Sure, making completely procedural models and environments might look boring – we want to keep some level of manual control and ability to art direct some aspects – points of interest, shape things to our needs – for example gameplay of a game level. This is the part that human artists are good at. Also, it is the fun part – making high level decisions yourself, but leaving low level and repetitive stuff to the computer.
Initially, I was thinking just about automation of rock generation, but after a while, the project grew bigger. I saw that the procedural approach can help to to other things. My goal become to explore different ideas and techniques for building whole semi-procedural game asset pipeline – from 3d mesh generation, UV mspping to texturing, to automation and exporting to a game engine.
Once you have a good procedural pipeline, it becomes very exciting to work – you can iterate easily. Try out different ideas and styles and easily regenerate all your assets. It can change whole game development dynamic to be reverse. While traditionally you do all the creative exploration in the beginning and then you just grind till the end. But in this way – you first put in more effort in creating procedural pipeline, and then you can do as much creative iterations and explorations as you like – almost till the end of development.
Tools of choice
Houdini was a natural tool of choice for me, as it is simply the best tool – made specifically for creating procedural stuff. To those who don’t know what is Houdini – it is a completely different approach to doing 3D graphics. It’s node based – each operation is represented as a node in a graph and you can change any part of the graph at any time. You have full access to low level data and there is a powerful programming language built in (actually three languages). While you can do manual 3d modelling as in other 3d applications, the main strength of the Houdini lies in procedural approach to doing things. You can create fully procedural setups and even build pipelines.
The new PDG (Procedural dependency graph) system introduced in Houdini 17, is built for creating workflows and pipelines.

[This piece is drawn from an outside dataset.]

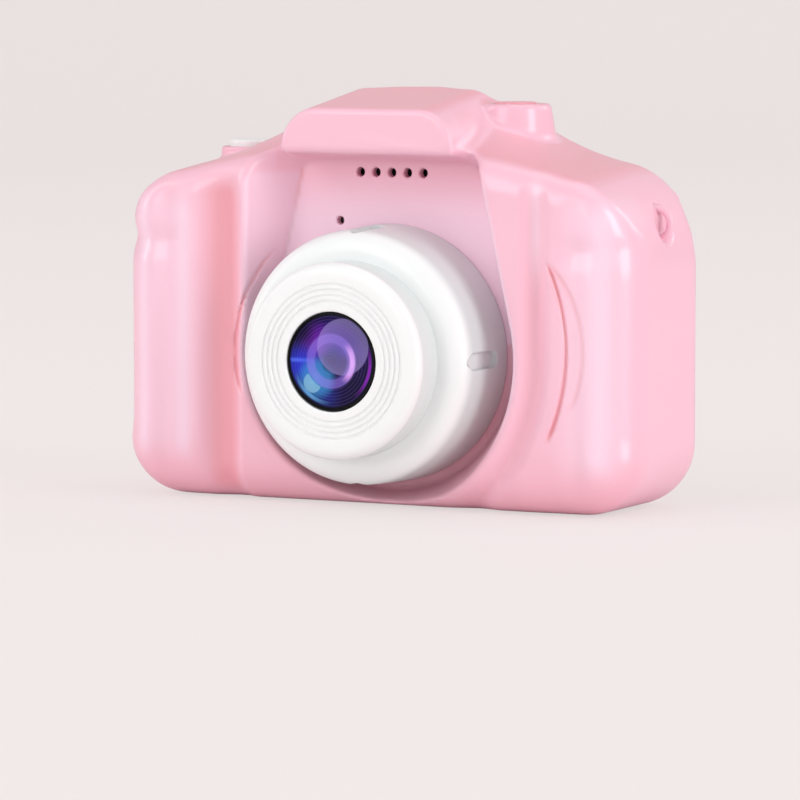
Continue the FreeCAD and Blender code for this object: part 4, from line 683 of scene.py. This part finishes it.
def glass_material():
    """The coated front glass with its colours painted: painted reflections and highlights in rings and soft
    patches of purple, blue and cyan over a dark ground, and a faint painted glow.
    """
    material, shader, out = new_material("coated_glass_painted_reflections")
    nodes, links = material.node_tree.nodes, material.node_tree.links
    place = nodes.new("ShaderNodeTexCoord")

    def moved(dx, dz, size):
        """Distance from a point in the glass plane, as one at the given size."""
        step = nodes.new("ShaderNodeMapping")
        step.inputs["Location"].default_value = (-dx / size, 0, -(LENS_Z + dz) / size)
        step.inputs["Scale"].default_value = (1000 / size, 0, 1000 / size)
        links.new(place.outputs["Object"], step.inputs["Vector"])
        length = nodes.new("ShaderNodeVectorMath")
        length.operation = "LENGTH"
        links.new(step.outputs["Vector"], length.inputs[0])
        return length.outputs["Value"]

    def across_line(dz, size):
        """Distance above or below a level line in the glass plane, as one at the given size."""
        parts = nodes.new("ShaderNodeSeparateXYZ")
        links.new(place.outputs["Object"], parts.inputs[0])
        shifted = nodes.new("ShaderNodeMath")
        shifted.operation = "MULTIPLY_ADD"
        shifted.inputs[1].default_value = 1000 / size
        shifted.inputs[2].default_value = -(LENS_Z + dz) / size
        links.new(parts.outputs["Z"], shifted.inputs[0])
        plain = nodes.new("ShaderNodeMath")
        plain.operation = "ABSOLUTE"
        links.new(shifted.outputs["Value"], plain.inputs[0])
        return plain.outputs["Value"]

    def graded(value, stops, kind="EASE"):
        ramp = nodes.new("ShaderNodeValToRGB")
        ramp.color_ramp.interpolation = kind
        items = ramp.color_ramp.elements
        while len(items) < len(stops):
            items.new(0.5)
        for item, (at, colour) in zip(items, stops):
            item.position = at
            item.color = colour
        links.new(value, ramp.inputs["Fac"])
        return ramp.outputs["Color"]

    def blend(base, over, factor):
        return mixed(material, base, over, factor)

    def grey(level):
        return (level, level, level, 1.0)

    def times(first, second):
        product = nodes.new("ShaderNodeMath")
        product.operation = "MULTIPLY"
        links.new(first, product.inputs[0])
        links.new(second, product.inputs[1])
        return product.outputs["Value"]

    def spot(dx, dz, size, level):
        """A soft round patch: its level in the middle, nothing at its size."""
        return graded(moved(dx, dz, size), [(0.0, grey(level)), (1.0, grey(0.0))])

    def band(value, levels, kind="EASE"):
        """Grey levels over a value, given as (value, level) pairs."""
        return graded(value, [(at, grey(level)) for at, level in levels], kind)

    middle = moved(0.05, 0.1, 6.8)
    colour = graded(middle, [
        (0.00, srgb(14, 34, 70)), (0.18, srgb(24, 40, 98)), (0.34, srgb(62, 48, 140)),
        (0.50, srgb(64, 32, 132)), (0.72, srgb(48, 18, 104)), (0.90, srgb(24, 10, 62)),
        (1.00, srgb(8, 5, 24))])
    # Painted reflections and highlights from here on: coloured patches, a line, rings and edge glints, with
    # darker patches between them.
    colour = blend(colour, srgb(104, 30, 158), spot(-2.4, 3.0, 3.4, 0.85))
    colour = blend(colour, srgb(34, 50, 196), spot(-4.8, -0.6, 4.2, 0.9))
    painted_reflection_streak = times(spot(-5.6, 0.1, 4.0, 0.9), band(across_line(0.1, 0.5), [(0.0, 0.8), (1.0, 0.0)]))
    colour = blend(colour, srgb(80, 110, 240), painted_reflection_streak)
    dark = band(moved(3.4, -3.0, 4.9), [(0.0, 1.0), (0.6, 0.85), (1.0, 0.0)])
    colour = blend(colour, srgb(14, 6, 44), dark)
    colour = blend(colour, srgb(16, 40, 122), spot(-0.8, -4.8, 3.0, 0.7))
    cyan = band(moved(-2.3, -2.4, 3.5), [(0.0, 0.85), (0.5, 0.6), (1.0, 0.0)])
    colour = blend(colour, srgb(52, 142, 200), cyan)
    colour = blend(colour, srgb(10, 6, 34), spot(-4.8, 4.4, 3.6, 0.9))
    patch = times(band(moved(-3.0, -3.1, 1.5), [(0.0, 0.5), (0.93, 0.45), (1.0, 0.0)], "LINEAR"),
                  band(middle, [(0.58, 0.0), (0.62, 1.0)], "LINEAR"))
    colour = blend(colour, srgb(150, 205, 222), patch)
    ring = band(middle, [(0.35, 0.0), (0.42, 0.36), (0.56, 0.36), (0.60, 0.0)])
    colour = blend(colour, srgb(150, 122, 236), ring)
    painted_highlight_band = times(band(middle, [(0.42, 0.0), (0.48, 0.95), (0.54, 0.85), (0.60, 0.0)]),
                   band(moved(3.6, -0.2, 3.4), [(0.0, 1.0), (0.4, 0.8), (1.0, 0.0)]))
    colour = blend(colour, srgb(232, 172, 252), painted_highlight_band)
    pupil = band(moved(-0.1, -0.2, 1.5), [(0.0, 0.85), (0.6, 0.6), (1.0, 0.0)])
    colour = blend(colour, srgb(10, 24, 50), pupil)
    arc = times(band(middle, [(0.86, 0.0), (0.90, 0.8), (0.93, 0.8), (0.95, 0.0)]),
                spot(5.6, -1.4, 4.4, 1.0))
    colour = blend(colour, srgb(142, 40, 186), arc)
    edge = times(band(middle, [(0.84, 0.0), (0.88, 0.85), (0.92, 0.7), (0.95, 0.0)]),
                 spot(-3.6, -4.6, 4.2, 1.0))
    colour = blend(colour, srgb(96, 160, 214), edge)
    rings = nodes.new("ShaderNodeMath")
    rings.operation = "SINE"
    scaled = nodes.new("ShaderNodeMath")
    scaled.operation = "MULTIPLY"
    scaled.inputs[1].default_value = 95.0
    links.new(middle, scaled.inputs[0])
    links.new(scaled.outputs["Value"], rings.inputs[0])
    colour = blend(colour, srgb(150, 130, 230), band(rings.outputs["Value"], [(0.0, 0.0), (1.0, 0.055)]))
    flare = band(moved(1.9, 2.2, 4.2), [(0.0, 0.16), (0.95, 0.30), (0.985, 0.0)], "LINEAR")
    colour = blend(colour, srgb(176, 160, 232), flare)
    colour = blend(colour, srgb(4, 4, 9), band(middle, [(0.955, 0.0), (1.0, 1.0)]))
    links.new(colour, shader.inputs["Base Color"])
    # Painted glow: the glass gives out a little light in its own painted colours.
    links.new(colour, shader.inputs["Emission Color"])
    shader.inputs["Emission Strength"].default_value = 0.12
    shader.inputs["Roughness"].default_value = 0.08
    shader.inputs["Specular IOR Level"].default_value = 0.12
    return material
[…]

You can run them parallelised on multiple machines or multi-thread on a multi core machine – super useful for chaining different operations and generating large amount of assets as fast as possible. It’s like rendering on a farm, but also for other things.
Initially, I was planning to use COPs (Compositing operators) in Houdini to do all my procedural texturing. It seemed like a nice idea to do everything in Houdini. While technically it worked and I could generate textures similarly as in Substance Designer, in reality COPs are very slow and therefore painful to work with (Especially when you want to work with 4k textures, iterate quickly and see your changes).
So after having some frustrating times with COPs, I decided to use Substance Designer and Substance Automation Toolkit, which I could integrate nicely using Houdini PDG network. This also seemed like a good idea because Substance has become an industry standard solution for procedural texturing.
I still use COPs, but just for baking all the necessary texture maps for Substance input. For this I use a modified version of an excellent Game Tools (now Sidefx Labs) baker. I added few features to the baker – such as Bent normal map calculation, Position pass spherical normalization and per channel file format selection.
At one moment I also decided to use RizomUV to do UV unwrapping for my rock models and it was very easy to integrate in my pipeline through PDG automation.
Best part is that these tools have become really affordable in recent years for individuals and small studios with the introduction of subscriptions and Indie versions:
subscription: 269$/year
Substance Toolkit: 20$/month or 220$/year
RizomUV: 20$/month or 150$ to own.
Monthly subscriptions are fantastic if you need software only for a specific project.
Hi there! Thank you for sharing your process – What an awesome job you have done! I was wondering, if you could elaborate on what kind of noise you are using in Houdini, in order to get to picture 5 in the GIF on this page?
I am looking to create a similar effect, but I haven’t managed to get it as good looking as yours.
Thank you in advance!
Best regards,
Rasmus
Thanks!
It was mainly “veins” node in VOPs for the big deformations + some other 3d noises on top.